Everyone has an idea of what their ideal home looks like, but it is important to be realistic about what you can afford before you start your search.

There is no point in looking at properties way above your price range if you are unlikely to get or even be able to afford a mortgage on it. If you are a first-time buyer, how big is your deposit and how much will you need to borrow? If you are moving, how much could your home sell for, how much equity do you have and how much more would you need to borrow?

When you apply for a mortgage, the lender must assess what level of mortgage payment you can afford, taking into account your personal expenses as well as your income. The amount you can borrow is now based on this affordability assessment rather than on a multiple of your income.

The lender must also look ahead and 'stress test' your ability to repay the mortgage. This includes taking into account the impact of future interest rate rises and expected changes to your lifestyle which you must tell them about. For example, redundancy or plans to have a baby or take a career break. The lender might restrict how much you can borrow if it looks as if you wouldn’t be able to afford the mortgage under these circumstances. 

2) Look at your outgoings

Although mortgage affordability calculations vary between lenders, they all look at the following expenses after taking into account your income: 

  • Credit cards
  • Other loans or credit agreements you may have
  • Dependants
  • Maintenance payments

They will also take into account the likely cost of monthly and annual bills such as: 

  • Council Tax
  • Water rates, gas and electricity
  • Phone and broadband
  • Insurance

They will also take into account estimates of your other living costs such as spending on clothes, recreation and childcare. 

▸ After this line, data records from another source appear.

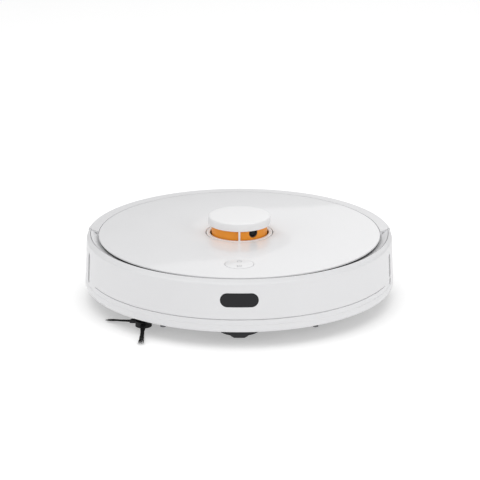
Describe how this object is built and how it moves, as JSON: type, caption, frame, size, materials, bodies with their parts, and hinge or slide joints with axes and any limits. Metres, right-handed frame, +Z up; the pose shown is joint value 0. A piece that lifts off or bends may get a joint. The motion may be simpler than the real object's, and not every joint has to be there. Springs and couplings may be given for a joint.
{
  "type": "robot vacuum",
  "caption": "Round white robot vacuum with a laser turret, sprung front bumper, driven wheels, caster, side brush, main brush and a pull-out dustbin.",
  "frame": {"origin": "on the round body's centre line at floor level, under the laser turret", "axes": "+Z up; -Y is the front, where the bumper and its window are; +X is the robot's own left; +Y is the rear with the dustbin and charging contacts"},
  "size_m": [0.35, 0.35, 0.0945],
  "materials": {
    "white_shell": "satin white moulding",
    "white_cover": "high gloss white moulding",
    "window_black": "gloss, passes infrared",
    "window_grey": "gloss smoked",
    "charcoal": "fine texture",
    "dark_grey": "fine texture",
    "orange_head": "satin orange moulding",
    "lens_black": "polished",
    "rubber_black": "matt",
    "tyre_rubber": "matt treaded",
    "bristle": "nylon bristle",
    "brush_rubber": "soft moulded blades",
    "steel": "plain",
    "screw_steel": "zinc plated",
    "contact_metal": "plated",
    "bearing_steel": "ground",
    "circuit_board": "solder mask",
    "battery_wrap": "shrink wrap",
    "filter_paper": "pleated paper",
    "smoke_clear": "dark translucent moulding",
    "white_plastic": "plain moulding"
  },
  "bodies": {
    "chassis": {"chassis_base": "charcoal", "battery_cover": "charcoal", "base_screws": "screw_steel", "cliff_sensor_windows": "window_grey", "upper_housing": "white_shell", "exhaust_grille": "white_shell", "charge_contacts": "contact_metal", "bumper_springs": "steel", "bumper_switches": "dark_grey", "top_cover": "white_cover", "button_switches": "circuit_board", "lidar_belt": "rubber_black", "lidar_base": "dark_grey", "lidar_motor": "steel", "lidar_bearing": "bearing_steel", "lidar_cover_springs": "steel", "left_suspension_spring": "steel", "right_suspension_spring": "steel", "main_brush_bearings": "dark_grey", "main_brush_guard": "dark_grey", "main_brush_gearbox": "dark_grey", "main_brush_motor": "steel", "side_brush_gearbox": "dark_grey", "battery_pack": "battery_wrap", "main_board": "circuit_board", "speaker": "dark_grey", "suction_duct": "dark_grey", "fan_housing": "white_plastic", "fan_motor": "steel"},
    "bumper": {"bumper": "white_shell", "bumper_window": "window_black", "right_wall_sensor_window": "window_grey", "left_side_windows": "window_grey"},
    "lidar_cover": {"lidar_cover": "white_cover"},
    "lidar_head": {"lidar_head": "orange_head", "lidar_lenses": "lens_black"},
    "lidar_pulley": {"lidar_pulley": "white_plastic"},
    "button": {"button_plate": "white_cover"},
    "left_arm": {"left_wheel_arm": "dark_grey", "left_wheel_motor": "steel"},
    "left_wheel": {"left_wheel_hub": "dark_grey", "left_tyre": "tyre_rubber"},
    "right_arm": {"right_wheel_arm": "dark_grey", "right_wheel_motor": "steel"},
    "right_wheel": {"right_wheel_hub": "dark_grey", "right_tyre": "tyre_rubber"},
    "caster_fork": {"caster_fork": "dark_grey", "caster_axle": "steel"},
    "caster_wheel": {"caster_wheel": "charcoal"},
    "main_brush": {"main_brush_core": "charcoal", "main_brush_bristles": "brush_rubber"},
    "side_brush": {"side_brush_hub": "charcoal", "side_brush_bristles": "bristle", "side_brush_screw": "screw_steel"},
    "fan": {"fan_impeller": "white_plastic"},
    "dustbin": {"dustbin_tub": "smoke_clear", "dustbin_lid": "smoke_clear", "filter_frame": "white_plastic", "dust_filter": "filter_paper"},
    "dustbin_latch": {"dustbin_latch": "white_shell"}
  },
  "joints": [
    {"name": "bumper_press", "type": "slide", "parent": "chassis", "child": "bumper", "axis": [0, 1, 0], "range_m": [0, 0.003], "stiffness_N_per_m": 500, "springref_m": -0.002, "deforming": ["bumper_springs"]},
    {"name": "lidar_cover_press", "type": "slide", "parent": "chassis", "child": "lidar_cover", "axis": [0, 0, -1], "range_m": [0, 0.001], "stiffness_N_per_m": 800, "springref_m": -0.001, "deforming": ["lidar_cover_springs"]},
    {"name": "lidar_spin", "type": "hinge", "parent": "chassis", "child": "lidar_head", "pos_m": [0, 0, 0.0625], "axis": [0, 0, 1], "continuous": true},
    {"name": "lidar_pulley_spin", "type": "hinge", "parent": "chassis", "child": "lidar_pulley", "pos_m": [-0.05295, 0.01823, 0.0625], "axis": [0, 0, 1], "continuous": true},
    {"name": "button_rock", "type": "hinge", "parent": "chassis", "child": "button", "pos_m": [0, -0.114, 0.0696], "axis": [1, 0, 0], "range_deg": [-1.5, 1.5], "stiffness_Nm_per_rad": 0.15},
    {"name": "left_suspension", "type": "hinge", "parent": "chassis", "child": "left_arm", "pos_m": [0.1, 0.048, 0.03], "axis": [1, 0, 0], "range_deg": [0, 20], "stiffness_Nm_per_rad": 0.35, "springref_deg": 51.57},
    {"name": "right_suspension", "type": "hinge", "parent": "chassis", "child": "right_arm", "pos_m": [-0.1, 0.048, 0.03], "axis": [1, 0, 0], "range_deg": [0, 20], "stiffness_Nm_per_rad": 0.35, "springref_deg": 51.57},
    {"name": "left_wheel_spin", "type": "hinge", "parent": "left_arm", "child": "left_wheel", "pos_m": [0.118, 0, 0.033], "axis": [1, 0, 0], "continuous": true},
    {"name": "right_wheel_spin", "type": "hinge", "parent": "right_arm", "child": "right_wheel", "pos_m": [-0.118, 0, 0.033], "axis": [1, 0, 0], "continuous": true},
    {"name": "caster_swivel", "type": "hinge", "parent": "chassis", "child": "caster_fork", "pos_m": [0, -0.145, 0.03], "axis": [0, 0, 1], "continuous": true},
    {"name": "caster_roll", "type": "hinge", "parent": "caster_fork", "child": "caster_wheel", "pos_m": [0, -0.14, 0.014], "axis": [1, 0, 0], "continuous": true},
    {"name": "main_brush_spin", "type": "hinge", "parent": "chassis", "child": "main_brush", "pos_m": [0, -0.02, 0.0175], "axis": [1, 0, 0], "continuous": true},
    {"name": "side_brush_spin", "type": "hinge", "parent": "chassis", "child": "side_brush", "pos_m": [-0.104, -0.117, 0.01], "axis": [0, 0, 1], "continuous": true},
    {"name": "fan_spin", "type": "hinge", "parent": "chassis", "child": "fan", "pos_m": [0.04, 0.034, 0.027], "axis": [0, 0, 1], "continuous": true},
    {"name": "dustbin_slide", "type": "slide", "parent": "chassis", "child": "dustbin", "axis": [0, 1, 0], "range_m": [0, 0.12]},
    {"name": "dustbin_latch_press", "type": "slide", "parent": "dustbin", "child": "dustbin_latch", "axis": [0, -1, 0], "range_m": [0, 0.002], "stiffness_N_per_m": 400, "springref_m": -0.002}
  ],
  "couplings": [
    {"joint": "lidar_pulley_spin", "follows": "lidar_spin", "ratio": 4.8}
  ]
}
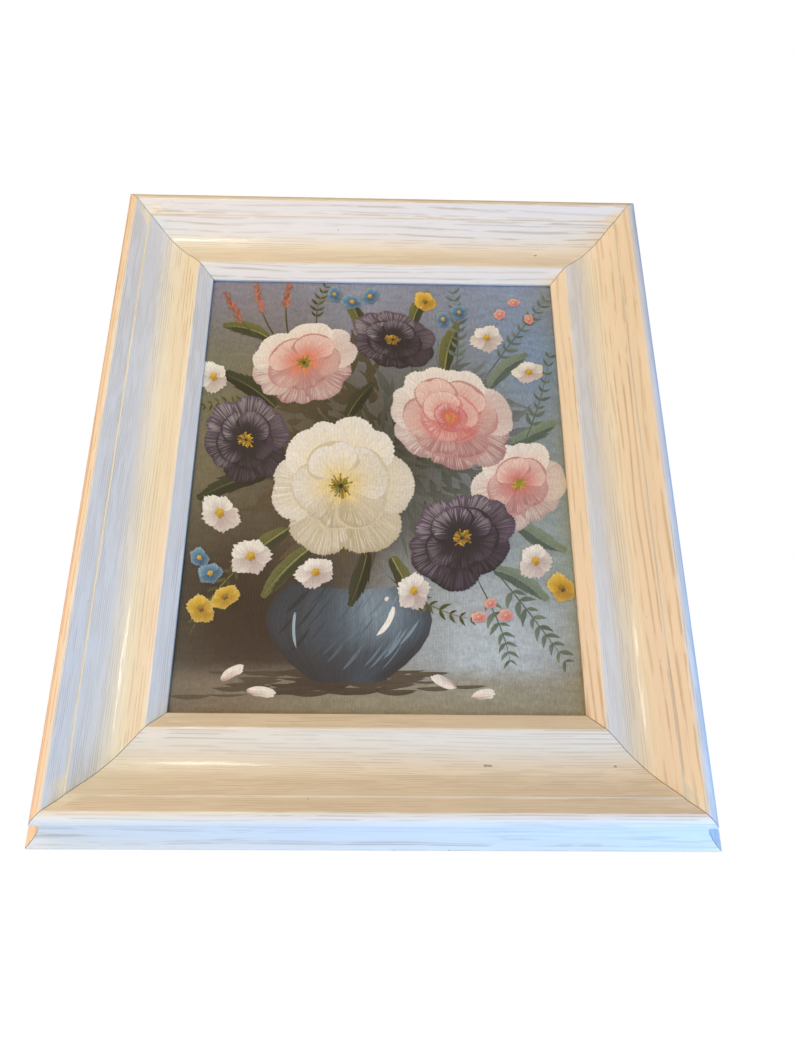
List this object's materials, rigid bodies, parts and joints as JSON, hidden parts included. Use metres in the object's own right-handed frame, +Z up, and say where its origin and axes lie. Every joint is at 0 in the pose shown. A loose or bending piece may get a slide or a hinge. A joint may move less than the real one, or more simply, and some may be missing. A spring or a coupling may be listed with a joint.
{
  "type": "framed painting",
  "caption": "Small flower painting on a canvas panel in a scooped, white-washed wooden moulding with mitred corners and a sawtooth hanger on the back.",
  "frame": {"origin": "the point under the hanger's middle notch where a wall nail carries the frame, in the plane of the frame's flat back", "axes": "+Y out of the back towards the wall, the picture faces -Y, +Z up, +X to the right of someone who looks at the picture"},
  "size_m": [0.3062, 0.0307, 0.3589],
  "materials": {
    "moulding_wood": "white-washed, open grain, satin",
    "painted_canvas": "oil paint on primed canvas over board, light varnish",
    "hardware_steel": "plated"
  },
  "bodies": {
    "root": {"frame_rail_top": "moulding_wood", "frame_rail_bottom": "moulding_wood", "frame_rail_left": "moulding_wood", "frame_rail_right": "moulding_wood", "canvas_panel": "painted_canvas", "retaining_point_1": "hardware_steel", "retaining_point_2": "hardware_steel", "retaining_point_3": "hardware_steel", "retaining_point_4": "hardware_steel", "retaining_point_5": "hardware_steel", "retaining_point_6": "hardware_steel", "retaining_point_7": "hardware_steel", "retaining_point_8": "hardware_steel", "hanger_plate": "hardware_steel", "hanger_nail_left": "hardware_steel", "hanger_nail_right": "hardware_steel"}
  },
  "joints": []
}
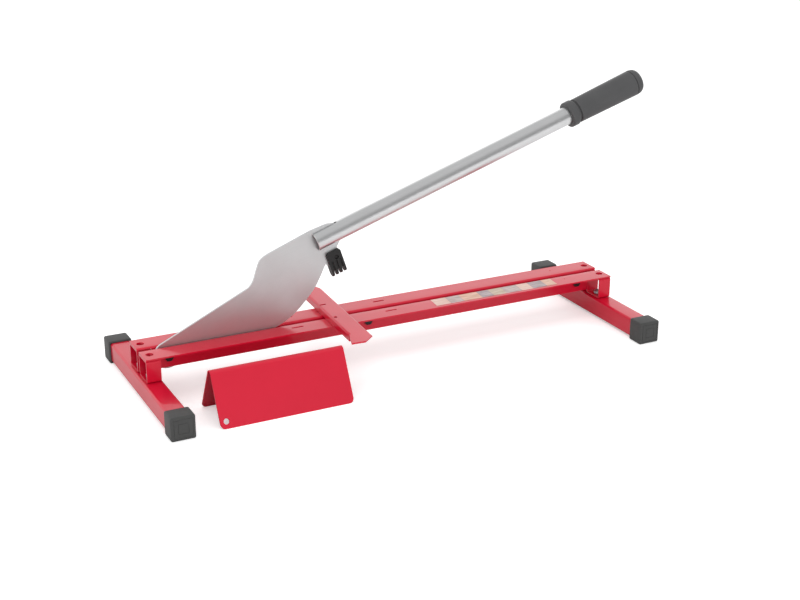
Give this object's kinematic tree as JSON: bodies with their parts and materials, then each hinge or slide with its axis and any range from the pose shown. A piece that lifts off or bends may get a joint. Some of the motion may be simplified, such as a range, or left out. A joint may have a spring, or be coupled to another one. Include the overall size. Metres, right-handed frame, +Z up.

A mortgage calculator is useful to assist with working out how much you can afford to borrow and completion of a budget planner will assist with working out general affordability.

3) Lifes little (and not always welcome) surprises

You also need to think about how you would meet your repayments if: 

  • Interest rates increased
  • You or your partner lost your job
  • You couldn't work due to illness

4) Think about the other costs

Mortgage repayments aren't the only cost to think about when buying a property. Some mortgages also come with arrangement and/or booking fees. These can be added to the loan, but will cost you more in the long run as you'll be paying interest on them. 

You also need to factor in your deposit, legal and valuation fees, Land and Buildings Transaction Tax (LBTT) where the property purchase price is above a certain level, building insurance and removal costs. 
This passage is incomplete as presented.